### RECORDED INFORMATION
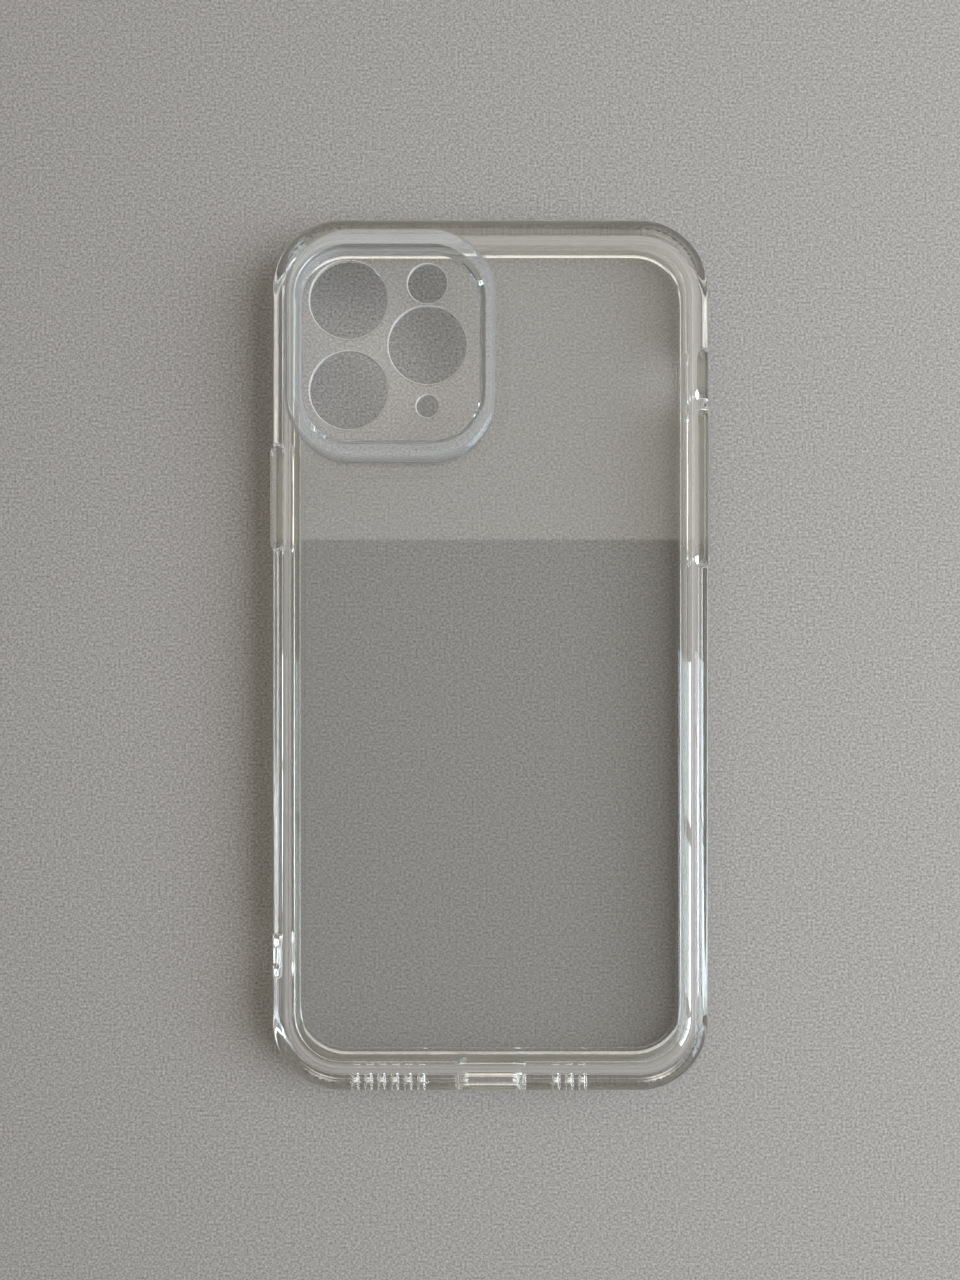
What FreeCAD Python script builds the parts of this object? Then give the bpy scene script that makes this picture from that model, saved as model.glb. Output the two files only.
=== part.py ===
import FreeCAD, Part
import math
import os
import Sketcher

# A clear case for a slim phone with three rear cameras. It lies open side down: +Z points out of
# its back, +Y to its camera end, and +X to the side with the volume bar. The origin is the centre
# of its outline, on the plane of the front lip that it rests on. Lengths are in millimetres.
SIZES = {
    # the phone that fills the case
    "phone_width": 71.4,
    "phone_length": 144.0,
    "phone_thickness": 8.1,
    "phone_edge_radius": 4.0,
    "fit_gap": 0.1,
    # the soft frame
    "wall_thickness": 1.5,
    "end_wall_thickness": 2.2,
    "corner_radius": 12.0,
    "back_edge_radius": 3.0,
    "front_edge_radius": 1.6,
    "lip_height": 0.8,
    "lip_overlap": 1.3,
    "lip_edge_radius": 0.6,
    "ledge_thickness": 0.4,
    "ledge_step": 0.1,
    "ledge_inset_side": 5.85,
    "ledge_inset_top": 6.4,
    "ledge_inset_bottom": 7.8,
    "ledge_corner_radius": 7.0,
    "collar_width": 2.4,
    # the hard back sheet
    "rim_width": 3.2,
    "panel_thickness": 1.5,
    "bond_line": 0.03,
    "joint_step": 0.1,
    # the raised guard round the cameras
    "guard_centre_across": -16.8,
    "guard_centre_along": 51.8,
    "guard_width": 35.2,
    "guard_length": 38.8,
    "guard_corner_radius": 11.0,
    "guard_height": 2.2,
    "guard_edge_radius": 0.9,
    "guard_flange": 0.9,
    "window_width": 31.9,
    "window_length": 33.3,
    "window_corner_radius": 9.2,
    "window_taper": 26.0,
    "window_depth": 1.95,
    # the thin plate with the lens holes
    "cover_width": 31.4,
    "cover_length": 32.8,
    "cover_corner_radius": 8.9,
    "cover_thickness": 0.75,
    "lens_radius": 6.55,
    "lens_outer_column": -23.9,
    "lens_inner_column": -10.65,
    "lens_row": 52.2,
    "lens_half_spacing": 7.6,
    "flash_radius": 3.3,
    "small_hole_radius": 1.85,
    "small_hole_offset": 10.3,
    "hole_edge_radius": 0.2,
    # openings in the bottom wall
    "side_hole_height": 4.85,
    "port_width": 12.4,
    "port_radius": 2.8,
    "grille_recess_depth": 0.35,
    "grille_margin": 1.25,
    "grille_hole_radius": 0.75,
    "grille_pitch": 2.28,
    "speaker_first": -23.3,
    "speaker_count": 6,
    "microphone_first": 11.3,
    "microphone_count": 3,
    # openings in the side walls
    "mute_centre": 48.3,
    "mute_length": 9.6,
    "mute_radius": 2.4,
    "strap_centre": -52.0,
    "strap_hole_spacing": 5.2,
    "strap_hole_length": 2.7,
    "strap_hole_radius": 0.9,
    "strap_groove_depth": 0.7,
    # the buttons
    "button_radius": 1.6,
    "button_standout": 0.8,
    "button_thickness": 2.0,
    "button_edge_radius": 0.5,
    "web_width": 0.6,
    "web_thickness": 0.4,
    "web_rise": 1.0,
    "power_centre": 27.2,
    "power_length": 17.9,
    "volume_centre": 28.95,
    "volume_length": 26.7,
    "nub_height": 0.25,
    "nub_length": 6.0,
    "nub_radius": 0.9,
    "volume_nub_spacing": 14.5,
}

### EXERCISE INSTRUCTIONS
Up to and including the line with "import Sketcher", repeat the data exactly, starting from its first line; nothing else belongs in the response.

### ANSWER TO THIS EXERCISE
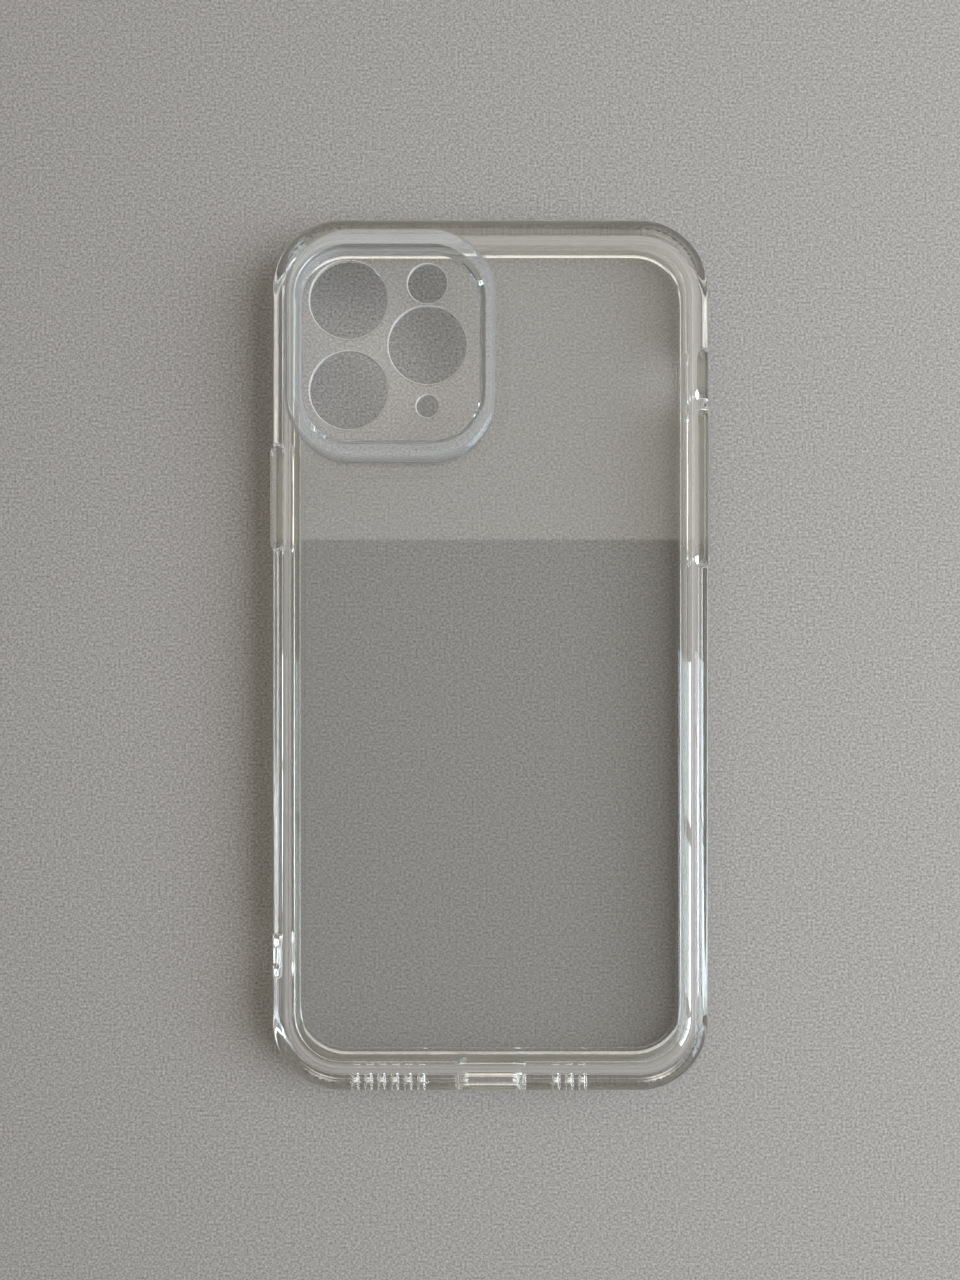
What FreeCAD Python script builds the parts of this object? Then give the bpy scene script that makes this picture from that model, saved as model.glb. Output the two files only.
=== part.py ===
import FreeCAD, Part
import math
import os
import Sketcher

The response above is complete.